The principle of least surprise comes in to play here. Once a configset exists
in ZooKeeper, don't change it unless I tell you to. End of story.
I'd be OK if the guarantee is that the configset hasn't been changed since Solr
created it, in that case Solr can go ahead delete it with my blessing since
it'll be recreated just as it was if I recreate the collection. I.e. there is
no surprise in store for me. But otherwise -1 to both deleting it and
overwriting it.
This seems llike the tail wagging the dog. We have a situation where we want to
make it easy for the beginning user to get up and running. Solr does that by
copying the _default configset. This is good, it removes a barrier to entry.
Then users can spend quite a bit of time and effort modifying the configset to
satisfy their needs. We should not risk them losing those changes just to tidy
things up, which is all deleting configsets would really do. We should not risk
them losing those changes by overwriting an existing configset.
Other than having clean configs Znode, nobody has provided any compelling
reason that Solr controlling the lifecycle of a configset is valuable.

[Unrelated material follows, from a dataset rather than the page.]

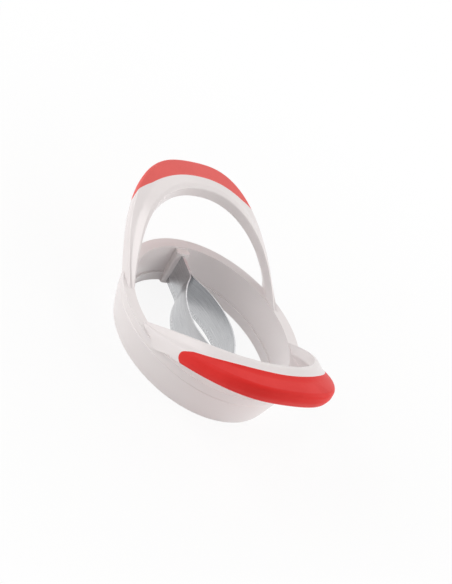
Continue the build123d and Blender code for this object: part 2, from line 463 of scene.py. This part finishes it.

There
are substantial risks do doing anything more than creating it if it doesn't
exist that we should avoid.
> _default configset overwrites a a configset if collection.configName isn't
> specified even if a confiset of the same name already exists.
> ----------------------------------------------------------------------------------------------------------------------------------------
>
> Key: SOLR-11624
> URL: https://issues.apache.org/jira/browse/SOLR-11624
> Project: Solr
> Issue Type: Bug
> Security Level: Public(Default Security Level. Issues are Public)
> Affects Versions: 7.2
> Reporter: Erick Erickson
> Assignee: Erick Erickson
> Attachments: SOLR-11624.patch
>
>
> Looks like a problem that crept in when we changed the _default configset
> stuff.
> setup:
> upload a configset named "wiki"
> collections?action=CREATE&name=wiki&.....
> My custom configset "wiki" gets overwritten by _default and then used by the
> "wiki" collection.
> Assigning to myself only because it really needs to be fixed IMO and I don't
> want to lose track of it. Anyone else please feel free to take it.